ネット右翼

 ネットが便利な世の中になり、私も新聞を購読せずYahoo!ニュースで済ませる毎日なのだが、ネットの双方向性というのだろうか、ニュースには読者がコメントを載せることができる。政治記事に寄せられるこのコメント、右翼の集まりかと思われるような過激なものがほとんどである。

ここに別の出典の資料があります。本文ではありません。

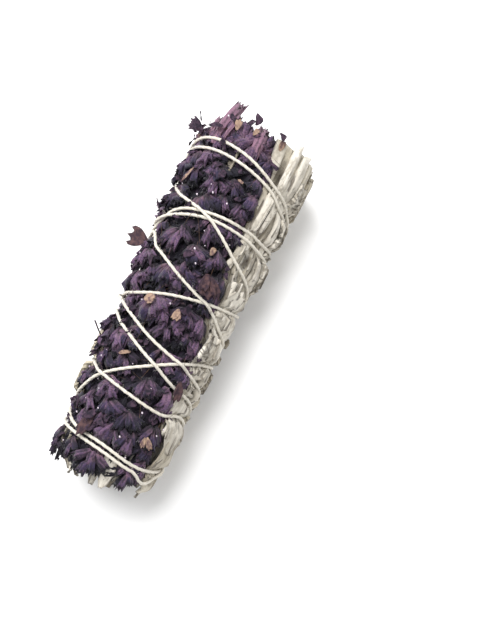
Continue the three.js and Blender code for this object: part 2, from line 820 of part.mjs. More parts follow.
function meshOf(name, solid) {
  const { vertProperties, triVerts } = solid.getMesh();
  const geometry = new THREE.BufferGeometry();
  geometry.setAttribute("position", new THREE.BufferAttribute(vertProperties, 3));
  geometry.setIndex(new THREE.BufferAttribute(triVerts, 1));
  const mesh = new THREE.Mesh(geometry, MATERIALS[kinds.get(name)]);
  mesh.name = name;
  return mesh;
}

const smudgeStick = new THREE.Group();
smudgeStick.position.set(...MIDDLE).negate();
for (const [name, solid] of pieces) smudgeStick.add(meshOf(name, solid));

export default smudgeStick;
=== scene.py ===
"""Looks of a sage and statice smudge stick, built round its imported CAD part.

The stick lies along X with its cut stem ends towards +X. The form of the bundle is worked out in
millimetres from the middle of the sage, with angles round it measured from +Z towards -Y, and
every mesh is put in the frame, in metres, when it is made.
"""

import json
import math

import bmesh
import bpy
import numpy as np
from bpy.props import FloatProperty, FloatVectorProperty, IntProperty, PointerProperty
from bpy.types import Operator, Panel, PropertyGroup
from mathutils import Matrix, Vector, kdtree, noise

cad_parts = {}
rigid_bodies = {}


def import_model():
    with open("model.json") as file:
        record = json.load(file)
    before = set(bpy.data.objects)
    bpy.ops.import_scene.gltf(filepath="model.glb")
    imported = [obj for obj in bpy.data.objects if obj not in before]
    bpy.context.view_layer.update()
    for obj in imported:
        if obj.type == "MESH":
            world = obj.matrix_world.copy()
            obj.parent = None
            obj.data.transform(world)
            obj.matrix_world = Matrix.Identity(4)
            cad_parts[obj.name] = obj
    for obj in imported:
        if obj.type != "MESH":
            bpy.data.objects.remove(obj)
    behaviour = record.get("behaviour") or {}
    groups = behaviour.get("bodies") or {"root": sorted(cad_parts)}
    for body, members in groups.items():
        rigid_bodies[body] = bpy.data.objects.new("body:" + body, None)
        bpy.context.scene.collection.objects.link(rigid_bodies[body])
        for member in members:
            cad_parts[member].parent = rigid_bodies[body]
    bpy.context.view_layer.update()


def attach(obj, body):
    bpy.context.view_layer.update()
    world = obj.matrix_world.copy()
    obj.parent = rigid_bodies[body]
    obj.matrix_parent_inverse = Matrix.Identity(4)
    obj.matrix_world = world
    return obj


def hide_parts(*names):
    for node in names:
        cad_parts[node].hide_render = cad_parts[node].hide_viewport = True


bl_info = {
    "name": "Smudge Stick",
    "version": (1, 0, 0),
    "blender": (4, 5, 0),
    "location": "3D View > Sidebar > Smudge Stick",
    "description": "A dried sage bundle with statice flowers, bound with cotton twine",
    "category": "Add Mesh",
}

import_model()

MM = 0.001
HALF_LENGTH = 52.0
BIND_RADIUS = 15.6
BIND_SWELL = 1.5
AXIS_DROP = 0.3
BUNDLE_TWIST = math.radians(17)
MIDDLE = 3.4

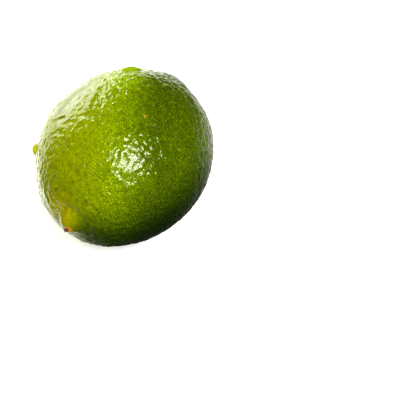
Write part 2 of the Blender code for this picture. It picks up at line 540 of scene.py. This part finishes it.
def fine_relief(nodes, position):
    """How far into a gland a point is, from 0 to 1, and the height of the glands and pits."""
    glands = nodes.add("ShaderNodeTexVoronoi", {"feature": "DISTANCE_TO_EDGE"}, Vector=position,
                       Scale=1.0 / GLAND_SPACING, Randomness=GLAND_UNEVENNESS)
    gland = nodes.ramp(glands.outputs["Distance"], 0.0, GLAND_WALL)
    sizes = nodes.add("ShaderNodeTexNoise", None, Vector=position, Scale=1.0 / GLAND_SIZES_SPACING,
                      Detail=1.0)
    size = nodes.ramp(sizes.outputs["Fac"], *GLAND_SIZES_NOISE, *GLAND_SIZES)
    depth = nodes.maths("MULTIPLY", nodes.maths("MULTIPLY", gland, size), -GLAND_DEPTH)
    pits = nodes.add("ShaderNodeTexVoronoi", {"feature": "F1"}, Vector=position,
                     Scale=1.0 / PIT_SPACING, Randomness=1.0)
    pit = nodes.ramp(pits.outputs["Distance"], PIT_FLOOR, PIT_RIM, -PIT_DEPTH, 0.0)
    return gland, nodes.maths("ADD", depth, pit)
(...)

 政権交代前には、私もさほどの違和感も覚えなかった。右の読売産経と左の朝日毎日という軸があるのは当然のことであるが、その政府のあり方に問題提起するというのはマスコミの特性であるから、政府の欠点をあげつらう記事が多くなるのは致し方ない。そのような中で、政府与党の批判も結構だが、野党にも問題が多いんだというネットコメントの論調は、それ自体というよりも世論形成の一翼としては一定の意義があった。しかし政権交代後、反民主党の方向性において、マスコミとコメンターは重なってしまった。そうすると是非はともあれ論理的に執筆するマスコミと、感情的なコメントとのレベルの差が際立ってくる。ニュースサイトの政治記事のほとんどが極端な国粋主義を前面に押し出した罵詈雑言の羅列ばかりで読むに値しない。政治欄のコメンターを「ネット右翼」と表現するのは言い得て妙である。

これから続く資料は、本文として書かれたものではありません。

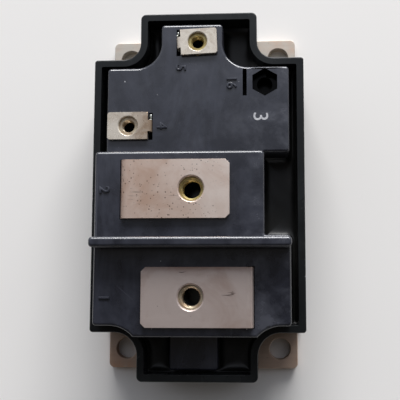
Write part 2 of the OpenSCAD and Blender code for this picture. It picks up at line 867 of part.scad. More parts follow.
module auxiliary_emitter_terminal() {
  color([0.82, 0.8, 0.74])
    translate(aux_at)
      rotate([0, 0, aux_skew])
        mirror([1, 0, 0]) tag(aux_free, aux_slot, aux_tag_w, sense_z + link_t);
}

// Hexagon nut with a chamfered crown, its underside at z = 0
module nut(af, h, bore) {
  crown = af / 2;
  corner = crown / cos(30);
  drop = (corner - crown) * tan(30);
  difference() {
    intersection() {
      linear_extrude(h) hexagon(af);
      rotate_extrude()
        polygon([[0, 0], [corner, 0], [corner, h - drop], [crown, h], [0, h]]);
    }
    translate([0, 0, -past]) cylinder(h = h + 2 * past, d = bore);
  }
}

module main_nut(at) {
  translate([at.x, at.y, main_z - main_nut_h])
    nut(main_nut_af, main_nut_h, main_nut_bore);
}

module tag_nut(at) {
  translate([at.x, at.y, tag_nut_z - tag_nut_h])
    nut(tag_nut_af, tag_nut_h, tag_nut_bore);
}

module emitter_nut() {
  color("goldenrod") main_nut(emitter_at);
}

module collector_nut() {
  color("goldenrod") main_nut(collector_at);
}

module base_nut() {
  color("lightgray") tag_nut(base_at);
}

module auxiliary_emitter_nut() {
  color("goldenrod") tag_nut(aux_at);
}

// Copper-sized layer under the ceramic
module copper_layer(z, t) {
  on_both_substrates()
    translate([-copper_x, copper_y, z]) cube([2 * copper_x, copper_l, t]);
}

module substrate_solder() {
  color("gray") copper_layer(solder_z, solder_t);
}

module bottom_copper() {
  color("peru") copper_layer(bottom_copper_z, copper_t);
}

module ceramic_substrates() {
  color("ivory")
    on_both_substrates()
      translate([-substrate_w / 2, substrate_y, ceramic_z])
        cube([substrate_w, substrate_l, ceramic_t]);
}

// Copper pad that runs the length of a substrate
module pad(x, w) {
  on_both_substrates()
    translate([x, copper_y, pattern_z]) cube([w, copper_l, copper_t]);
}

module emitter_copper() {
  color("peru") pad(-copper_x, emitter_pad_w);
}

module base_copper() {
  color("peru") pad(base_pad_x, base_pad_w);
}

module collector_copper() {
  color("peru") pad(collector_pad_x, copper_x - collector_pad_x);
}

// Two chips on each substrate with their left sides at x
module chip_layer(x, z, t) {
  on_both_substrates()
    for (row = chip_rows)
      translate([x, row, z]) cube([chip_w, chip_l, t]);
}

module driver_layer(z, t) {
  on_both_substrates()
    translate([transistor_x, driver_row, z]) cube([driver_side, driver_side, t]);
}

module chip_solder() {
  color("gray") {
    chip_layer(transistor_x, pattern_top_z, chip_solder_t);
    chip_layer(diode_x, pattern_top_z, chip_solder_t);
    driver_layer(pattern_top_z, chip_solder_t);
  }
}

module transistor_chips() {
  color("slategray") chip_layer(transistor_x, chip_z, chip_t);
}

module driver_chips() {
  color("slategray") driver_layer(chip_z, chip_t);
}

module diode_chips() {
  color("lightslategray") chip_layer(diode_x, chip_z, chip_t);
}

// Bond wire in an upright arc between two faces at heights from_z and to_z
module bond_wire(from, to, from_z, to_z, rise) {
  run = to - from;
  half = norm(run) / 2;
  r = (half * half + rise * rise) / (2 * rise);
  translate([from.x, from.y, from_z])
    rotate([0, 0, atan2(run.y, run.x)])
      translate([half, 0, 0])
        difference() {
          translate([0, 0, rise - r])
            rotate([90, 0, 0])
              rotate_extrude() translate([r, 0]) circle(d = wire_d);
          translate([-2 * r, -wire_d, -3 * r]) cube([2 * r, 2 * wire_d, 3 * r]);
          translate([0, -wire_d, -3 * r]) cube([2 * r, 2 * wire_d, 3 * r + to_z - from_z]);
        }
}

// Rows of the bond wires across a transistor chip
function wire_rows(row) =
  [for (i = [1 : wire_count]) row + chip_l * i / (wire_count + 1)];

module emitter_bond_wires() {
  pad_x = emitter_pad_w * 3 / 4 - copper_x;
  chip_x = transistor_x + chip_w / 2;
  color("gainsboro")
    on_both_substrates()
      for (row = chip_rows, y = wire_rows(row))
        bond_wire([pad_x, y], [chip_x, y], pattern_top_z, chip_top_z, emitter_loop);
}

module diode_bond_wires() {
  color("gainsboro")
    on_both_substrates()
      for (row = chip_rows, y = wire_rows(row))
        bond_wire(
          [transistor_x + chip_w - chip_margin, y], [diode_x + chip_w / 2, y],
          chip_top_z, chip_top_z, diode_loop
        );
}

module driver_bond_wires() {
  x = transistor_x + driver_side / 3;
  pad_x = (base_leg_x + tag_t / 2 + base_pad_x + base_pad_w) / 2;
  low = driver_row + chip_margin;
  high = driver_row + driver_side - chip_margin;
  color("gainsboro")
    on_both_substrates() {
      bond_wire(
        [pad_x, low], [x, low], pattern_top_z, chip_top_z, driver_loop
      );
      bond_wire(
        [x, chip_rows[0] + chip_l - chip_margin], [x, low + 2 * wire_d],
        chip_top_z, chip_top_z, driver_loop
      );
      bond_wire(
        [x, high], [x, chip_rows[1] + chip_margin], chip_top_z, chip_top_z, driver_loop
      );
    }
}

// Link that arches over the gap between the substrates
module arched_link(x, w) {
  translate([x, 0, 0])
    rotate([90, 0, 90])
      linear_extrude(w, center = true) outline(arch_section(pattern_top_z));
}

module collector_link() {
  color("peru") arched_link(collector_leg_x, collector_link_w);
}

module base_link() {
  color("peru") arched_link(base_leg_x, base_link_w);
}

// Strip from the auxiliary emitter terminal over the bond wires to the emitter pad
module emitter_sense_link() {
  end_x = -copper_x + sense_w;
  run_y = copper_y + copper_l - sense_w;
  color("peru") {
    box_between([aux_leg_x - sense_w / 2, run_y, sense_z],
                [aux_leg_x + sense_w / 2, aux_at.y + neck_w / 2, sense_z + link_t]);
    box_between([end_x, run_y, sense_z],
                [aux_leg_x + sense_w / 2, run_y + sense_w, sense_z + link_t]);
    box_between([end_x, run_y, pattern_top_z],
                [end_x + link_t, run_y + sense_w, sense_z + link_t]);
  }
}

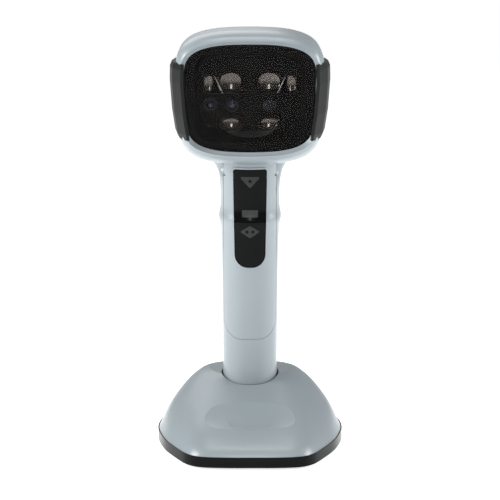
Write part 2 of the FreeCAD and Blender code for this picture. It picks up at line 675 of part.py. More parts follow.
def build_cover():
    wall = size("wall")
    moving = size("moving_gap")
    skin = handle_skin(0, -wall, cover_outline(0))
    slot = front_prism(panel_outline(moving, size("panel_top"), size("panel_bottom"), 6.6, 1.2), -60, -1)
    rim_outline = panel_outline(moving + 0.8, size("panel_top"), size("panel_bottom"), 6.6, 1.2)
    rim = handle_skin(size("rim_proud"), -0.6, rim_outline)
    panel = solid("cover_skin", skin.fuse(rim).cut(slot))
    extras = []
    holes = []
    for index, side in enumerate((-1, 1)):
        extras.append(box(f"hinge_lug_{index}", "4.6", "3.3", "3.6",
                          (f"{side} * 9.2", "0 - hinge_depth + 0.3", "hinge_height - 1.8")))
    holes.append(cylinder("pin_way", "pin_radius + shaft_gap", "40",
                          ("-20", "0 - hinge_depth", "hinge_height"), "right"))
    envelope = solid("handle_mid_wall", handle_form(-wall / 2))
    for index, rise in enumerate(("58", "73")):
        post = cylinder(f"cover_post_bar_{index}", "post_radius", "30", ("0", "5", rise), "front")
        extras.append(common(f"cover_post_{index}", post, envelope))
        holes.append(cylinder(f"cover_post_hole_{index}", "screw_radius + shaft_gap", "9",
                              ("0", "5.5", rise), "front"))
    node("handle_front_cover", cut("cover_drilled", join("cover_with_posts", [panel] + extras), holes))
    screws = [screw(f"cover_screw_{index}", ("0", "9 + screw_head", rise), "front", "11")
              for index, rise in enumerate(("58", "73"))]
    node("cover_screws", add("Part::Compound", "cover_screw_group", Links=screws))
    node("trigger_pin", cylinder("pin_rod", "pin_radius", "pin_length",
                                 ("0 - pin_length / 2", "0 - hinge_depth", "hinge_height"), "right"))


# ---------------------------------------------------------------- trigger and mode button

def build_trigger():
    proud = size("panel_proud")
    thick = size("panel_thick")
    split = size("panel_split_height")
    moving = size("moving_gap")
    outline = panel_outline(0, size("panel_top"), split + moving / 2, 1.0, 1.2)
    plate_skin = handle_skin(proud, proud - thick, outline)
    half = size("status_width / 2")
    middle = size("handle_length - status_drop")
    high = size("status_height / 2")

    def status_outline(grow):
        return rounded_outline(half + grow, half + grow, middle + high + grow, middle - high - grow,
                               0.5 + grow, 0.5 + grow)

    pane_hole = front_prism(status_outline(size("shaft_gap")), -60, -1)
    skin = solid("trigger_skin", plate_skin.cut(pane_hole))
    pane = handle_skin(proud, proud - thick, status_outline(0))
    node("status_window", solid("status_pane", pane))
    barrel = cylinder("trigger_barrel", "hinge_radius", "12.6", ("-6.3", "0 - hinge_depth", "hinge_height"),
                      "right")
    web = box("trigger_web", "11", "4.2", "2.4", ("0", "0 - hinge_depth - 2.1", "hinge_height - 1.2"))
    boss = cylinder("switch_boss", "1.6", "4.4",
                    ("0", "board_front - switch_thick - plunger_out - shaft_gap", "switch_height"), "front")
    peg = cylinder("spring_peg", "1.3", "4.0", ("0", "board_front - 5.6", "spring_height"), "front")
    bore = cylinder("trigger_pin_way", "pin_radius + shaft_gap", "20",
                    ("-10", "0 - hinge_depth", "hinge_height"), "right")
    node("scan_trigger", cut("trigger_bored", join("trigger_whole", [skin, barrel, web, boss, peg]),
                             [bore]))

    body = box("switch_case", "switch_size", "switch_thick", "switch_size",
               ("0", "board_front - switch_thick / 2", "switch_height - switch_size / 2"))
    socket = cylinder("switch_bore", "plunger_radius + shaft_gap", "2.4",
                      ("0", "board_front - switch_thick - 0.1", "switch_height"), "rear")
    node("trigger_switch", cut("switch_body", body, [socket]))
    plunger = cylinder("plunger_rod", "plunger_radius", "plunger_out + 1.4",
                       ("0", "board_front - switch_thick - plunger_out", "switch_height"), "rear")
    node("switch_plunger", plunger)

    turns = 5
    top = size("board_front") - 0.02
    run = size("spring_length")
    node("trigger_spring", build_spring(turns, top, run))

    split_top = split - moving / 2
    outline = panel_outline(0, split_top, size("panel_bottom"), 6.6, 1.0)
    skin = handle_skin(proud, proud - thick, outline)
    flange_outline = panel_outline(1.3, split_top - 1.3, size("panel_bottom") + 0.2, 6.6, 1.0)
    flange = handle_skin(-size("wall") - 0.1, -size("wall") - 1.0, flange_outline)
    inner_skin = handle_skin(proud - thick + 0.1, -size("wall") - 1.0,
                             panel_outline(-0.8, split_top, size("panel_bottom"), 5.6, 0.6))
    key = solid("button_skin", skin.fuse(inner_skin).fuse(flange))
    stem = cylinder("button_stem", "dome_tip", "7",
                    ("0", "board_front - 2.4 - shaft_gap", "button_post_height"), "front")
    node("mode_button", join("button_whole", [key, stem]))
    node("button_dome", cone("dome_cone", "dome_radius", "dome_tip", "2.4",
                             ("0", "board_front", "button_post_height"), "front"))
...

 ひとつ断っておくと、私は革新政党の支持者ではない。私がネット右翼を嫌悪するのは、彼らが他でもなく、彼らの最も嫌いな中国反日学生達とそっくりだからである。中国では21世紀になってもときおり若年層を中心とした反日運動が盛り上がるが、彼らは「愛国無罪」の免罪符以外に理論武装をしてはいない。共産党統治下において反体制を叫ぶ心意気もなく体制を改革していく甲斐性もなく、街で反日プラカードを掲げ、人が集まり匿名性が確保されたなら民家や商店で暴力的な言動を働いているのだ。数年前に趙一曼の銅像にセクハラをしてネットで公開していた学生がいたが、浮ついた彼らが、命をかけて国を守ろうとした先人達と同じ「反日」という言葉を使うことには、日本人としてではなく歴史を学ぶ者として嫌悪感を覚える。
 そしてネット右翼。現実の世界は別として、ネットの世界では彼らは強者になる。仮想の世界での強者だからこそ弱肉強食を是とし、匿名ゆえにこそ過激な言動を繰り返す。ネットの世界では「炎上」というようだが、大量の批判的な書き込みが呼び水になって、同じような書き込みで埋め尽くされることがある。ここでの書き込みには、問題提起をするとか、新たな論点や情報を提示するとかの建設的な態度は全くない。ただ仮想の勧善懲悪の中に、現実世界への不満をぶちまけているに過ぎない。
 弱いものいじめでしかないネット右翼。しかし、閉塞した今日の日本の現況を思えば彼らだけを責めるわけにはいくまい。今日の日本の特筆すべき特徴は、「ゼロサム社会」であること。このような社会では、誰かが得をするためには誰かが損をしなければならず、みんなで一緒に前へ進むということが困難である。だからこそ、誰もが勝てる喧嘩をしたがるのであり、難攻不落の名城たるネットを拠り所にしたがる。そういう意味では、社会の停留する不穏な空気を取り除くためには、ゼロサムの打破こそが大切になる。
 それではどうすれば良いかといえば、全く別論であり、この国の経済のあり方全体に関わる大きな論点であるから他へ譲りたい。しかし、ネットでの活動が可能になるよう公職選挙法を改正しようとするのが革新側の与党だというのが皮肉。まぁネットの世界で大人気の麻生首相の下で自民党は下野したのだから、ネット右翼の現実世界における政治力は未知数だけれど。